[Data records]
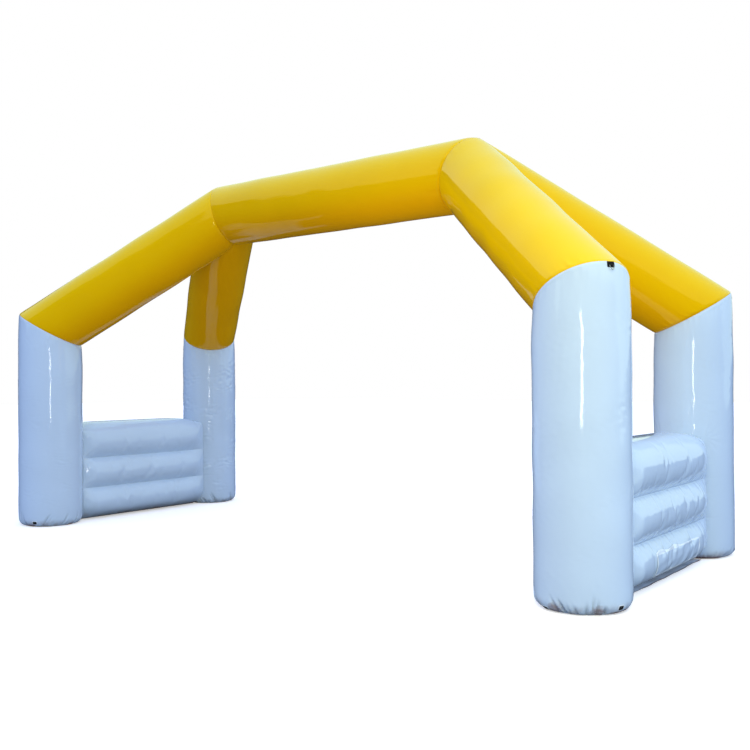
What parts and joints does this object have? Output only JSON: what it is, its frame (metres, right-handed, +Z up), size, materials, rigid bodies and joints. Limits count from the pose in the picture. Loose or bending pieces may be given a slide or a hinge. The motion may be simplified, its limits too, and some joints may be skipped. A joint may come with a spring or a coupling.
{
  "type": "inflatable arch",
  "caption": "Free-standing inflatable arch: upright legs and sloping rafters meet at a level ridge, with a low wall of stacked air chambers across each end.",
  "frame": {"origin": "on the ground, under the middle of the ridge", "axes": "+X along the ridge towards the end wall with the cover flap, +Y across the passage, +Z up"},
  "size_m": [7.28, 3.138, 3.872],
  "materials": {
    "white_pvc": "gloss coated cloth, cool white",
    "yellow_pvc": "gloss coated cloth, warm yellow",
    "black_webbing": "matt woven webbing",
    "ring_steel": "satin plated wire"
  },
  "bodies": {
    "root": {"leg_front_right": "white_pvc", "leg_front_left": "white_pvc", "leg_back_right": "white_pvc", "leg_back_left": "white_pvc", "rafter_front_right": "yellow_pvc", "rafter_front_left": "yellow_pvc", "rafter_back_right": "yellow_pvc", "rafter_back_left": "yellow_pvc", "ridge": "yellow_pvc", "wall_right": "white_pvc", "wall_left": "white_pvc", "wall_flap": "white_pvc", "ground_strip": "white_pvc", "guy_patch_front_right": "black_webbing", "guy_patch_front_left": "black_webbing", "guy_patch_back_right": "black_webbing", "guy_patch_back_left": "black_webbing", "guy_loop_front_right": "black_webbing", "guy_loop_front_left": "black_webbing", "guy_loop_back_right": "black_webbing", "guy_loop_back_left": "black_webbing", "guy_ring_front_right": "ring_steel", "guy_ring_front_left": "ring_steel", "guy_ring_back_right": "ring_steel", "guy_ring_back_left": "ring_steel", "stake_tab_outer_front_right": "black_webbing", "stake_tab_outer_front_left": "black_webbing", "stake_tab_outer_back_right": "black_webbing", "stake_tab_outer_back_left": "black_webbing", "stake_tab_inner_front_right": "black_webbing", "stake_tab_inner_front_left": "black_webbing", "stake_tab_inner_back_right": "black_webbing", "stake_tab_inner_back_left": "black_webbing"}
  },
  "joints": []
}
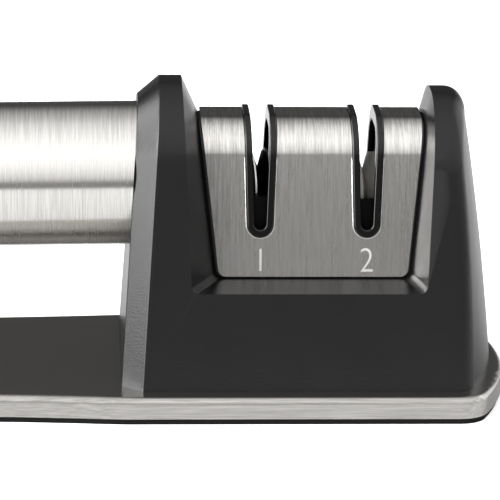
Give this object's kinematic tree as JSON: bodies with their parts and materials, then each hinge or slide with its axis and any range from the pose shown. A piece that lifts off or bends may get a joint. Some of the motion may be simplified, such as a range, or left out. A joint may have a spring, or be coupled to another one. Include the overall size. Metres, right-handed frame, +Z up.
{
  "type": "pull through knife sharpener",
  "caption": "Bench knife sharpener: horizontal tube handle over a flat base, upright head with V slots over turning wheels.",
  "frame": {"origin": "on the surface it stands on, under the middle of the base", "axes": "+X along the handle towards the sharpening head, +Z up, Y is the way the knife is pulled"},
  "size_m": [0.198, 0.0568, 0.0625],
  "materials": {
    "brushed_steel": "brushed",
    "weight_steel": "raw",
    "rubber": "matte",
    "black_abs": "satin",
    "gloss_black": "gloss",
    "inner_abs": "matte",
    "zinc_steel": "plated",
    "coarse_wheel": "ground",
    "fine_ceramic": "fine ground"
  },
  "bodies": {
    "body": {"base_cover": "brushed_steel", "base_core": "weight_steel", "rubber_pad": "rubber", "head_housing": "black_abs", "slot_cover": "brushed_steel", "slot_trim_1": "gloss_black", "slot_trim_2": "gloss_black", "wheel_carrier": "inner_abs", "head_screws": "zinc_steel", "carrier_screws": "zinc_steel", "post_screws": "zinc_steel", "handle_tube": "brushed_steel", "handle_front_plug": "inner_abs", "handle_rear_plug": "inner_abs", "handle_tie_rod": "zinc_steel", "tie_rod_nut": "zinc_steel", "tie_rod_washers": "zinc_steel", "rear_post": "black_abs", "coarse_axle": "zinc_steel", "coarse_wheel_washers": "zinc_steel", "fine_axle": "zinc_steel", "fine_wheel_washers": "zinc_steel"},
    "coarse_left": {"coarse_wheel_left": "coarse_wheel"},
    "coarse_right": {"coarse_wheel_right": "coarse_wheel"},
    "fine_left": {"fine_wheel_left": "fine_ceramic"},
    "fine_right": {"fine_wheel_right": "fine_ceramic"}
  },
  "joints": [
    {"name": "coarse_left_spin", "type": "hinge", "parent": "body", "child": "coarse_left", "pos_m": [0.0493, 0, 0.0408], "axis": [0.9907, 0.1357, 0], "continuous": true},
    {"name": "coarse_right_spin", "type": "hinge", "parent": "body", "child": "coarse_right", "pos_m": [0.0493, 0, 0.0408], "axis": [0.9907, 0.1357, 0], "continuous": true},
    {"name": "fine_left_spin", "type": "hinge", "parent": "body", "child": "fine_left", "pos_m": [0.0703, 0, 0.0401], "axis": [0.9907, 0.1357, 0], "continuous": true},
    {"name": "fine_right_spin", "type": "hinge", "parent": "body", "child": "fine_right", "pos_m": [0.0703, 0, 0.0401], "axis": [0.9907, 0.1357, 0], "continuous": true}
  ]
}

Aim of the exercise -
Give back all the data exactly as written.

Solution to this task -
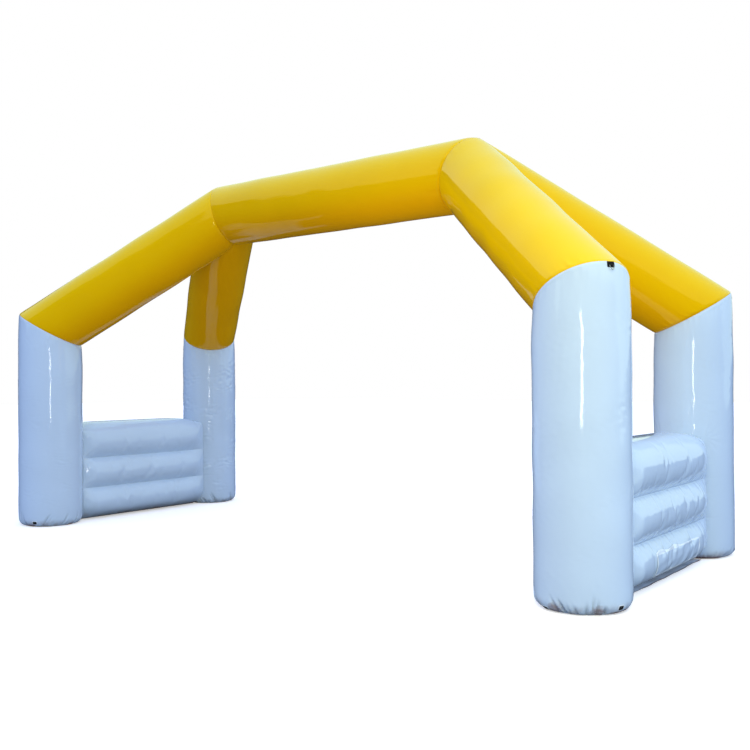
What parts and joints does this object have? Output only JSON: what it is, its frame (metres, right-handed, +Z up), size, materials, rigid bodies and joints. Limits count from the pose in the picture. Loose or bending pieces may be given a slide or a hinge. The motion may be simplified, its limits too, and some joints may be skipped. A joint may come with a spring or a coupling.
{
  "type": "inflatable arch",
  "caption": "Free-standing inflatable arch: upright legs and sloping rafters meet at a level ridge, with a low wall of stacked air chambers across each end.",
  "frame": {"origin": "on the ground, under the middle of the ridge", "axes": "+X along the ridge towards the end wall with the cover flap, +Y across the passage, +Z up"},
  "size_m": [7.28, 3.138, 3.872],
  "materials": {
    "white_pvc": "gloss coated cloth, cool white",
    "yellow_pvc": "gloss coated cloth, warm yellow",
    "black_webbing": "matt woven webbing",
    "ring_steel": "satin plated wire"
  },
  "bodies": {
    "root": {"leg_front_right": "white_pvc", "leg_front_left": "white_pvc", "leg_back_right": "white_pvc", "leg_back_left": "white_pvc", "rafter_front_right": "yellow_pvc", "rafter_front_left": "yellow_pvc", "rafter_back_right": "yellow_pvc", "rafter_back_left": "yellow_pvc", "ridge": "yellow_pvc", "wall_right": "white_pvc", "wall_left": "white_pvc", "wall_flap": "white_pvc", "ground_strip": "white_pvc", "guy_patch_front_right": "black_webbing", "guy_patch_front_left": "black_webbing", "guy_patch_back_right": "black_webbing", "guy_patch_back_left": "black_webbing", "guy_loop_front_right": "black_webbing", "guy_loop_front_left": "black_webbing", "guy_loop_back_right": "black_webbing", "guy_loop_back_left": "black_webbing", "guy_ring_front_right": "ring_steel", "guy_ring_front_left": "ring_steel", "guy_ring_back_right": "ring_steel", "guy_ring_back_left": "ring_steel", "stake_tab_outer_front_right": "black_webbing", "stake_tab_outer_front_left": "black_webbing", "stake_tab_outer_back_right": "black_webbing", "stake_tab_outer_back_left": "black_webbing", "stake_tab_inner_front_right": "black_webbing", "stake_tab_inner_front_left": "black_webbing", "stake_tab_inner_back_right": "black_webbing", "stake_tab_inner_back_left": "black_webbing"}
  },
  "joints": []
}
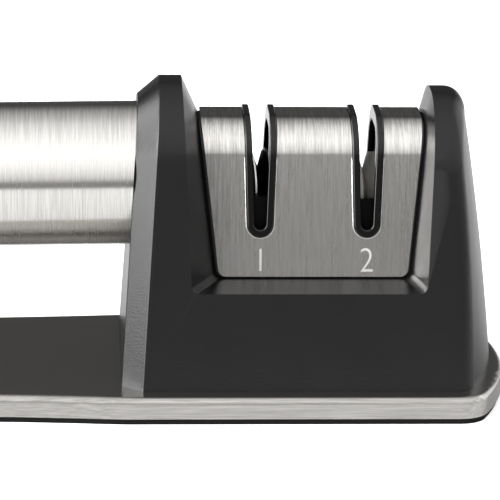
Give this object's kinematic tree as JSON: bodies with their parts and materials, then each hinge or slide with its axis and any range from the pose shown. A piece that lifts off or bends may get a joint. Some of the motion may be simplified, such as a range, or left out. A joint may have a spring, or be coupled to another one. Include the overall size. Metres, right-handed frame, +Z up.
{
  "type": "pull through knife sharpener",
  "caption": "Bench knife sharpener: horizontal tube handle over a flat base, upright head with V slots over turning wheels.",
  "frame": {"origin": "on the surface it stands on, under the middle of the base", "axes": "+X along the handle towards the sharpening head, +Z up, Y is the way the knife is pulled"},
  "size_m": [0.198, 0.0568, 0.0625],
  "materials": {
    "brushed_steel": "brushed",
    "weight_steel": "raw",
    "rubber": "matte",
    "black_abs": "satin",
    "gloss_black": "gloss",
    "inner_abs": "matte",
    "zinc_steel": "plated",
    "coarse_wheel": "ground",
    "fine_ceramic": "fine ground"
  },
  "bodies": {
    "body": {"base_cover": "brushed_steel", "base_core": "weight_steel", "rubber_pad": "rubber", "head_housing": "black_abs", "slot_cover": "brushed_steel", "slot_trim_1": "gloss_black", "slot_trim_2": "gloss_black", "wheel_carrier": "inner_abs", "head_screws": "zinc_steel", "carrier_screws": "zinc_steel", "post_screws": "zinc_steel", "handle_tube": "brushed_steel", "handle_front_plug": "inner_abs", "handle_rear_plug": "inner_abs", "handle_tie_rod": "zinc_steel", "tie_rod_nut": "zinc_steel", "tie_rod_washers": "zinc_steel", "rear_post": "black_abs", "coarse_axle": "zinc_steel", "coarse_wheel_washers": "zinc_steel", "fine_axle": "zinc_steel", "fine_wheel_washers": "zinc_steel"},
    "coarse_left": {"coarse_wheel_left": "coarse_wheel"},
    "coarse_right": {"coarse_wheel_right": "coarse_wheel"},
    "fine_left": {"fine_wheel_left": "fine_ceramic"},
    "fine_right": {"fine_wheel_right": "fine_ceramic"}
  },
  "joints": [
    {"name": "coarse_left_spin", "type": "hinge", "parent": "body", "child": "coarse_left", "pos_m": [0.0493, 0, 0.0408], "axis": [0.9907, 0.1357, 0], "continuous": true},
    {"name": "coarse_right_spin", "type": "hinge", "parent": "body", "child": "coarse_right", "pos_m": [0.0493, 0, 0.0408], "axis": [0.9907, 0.1357, 0], "continuous": true},
    {"name": "fine_left_spin", "type": "hinge", "parent": "body", "child": "fine_left", "pos_m": [0.0703, 0, 0.0401], "axis": [0.9907, 0.1357, 0], "continuous": true},
    {"name": "fine_right_spin", "type": "hinge", "parent": "body", "child": "fine_right", "pos_m": [0.0703, 0, 0.0401], "axis": [0.9907, 0.1357, 0], "continuous": true}
  ]
}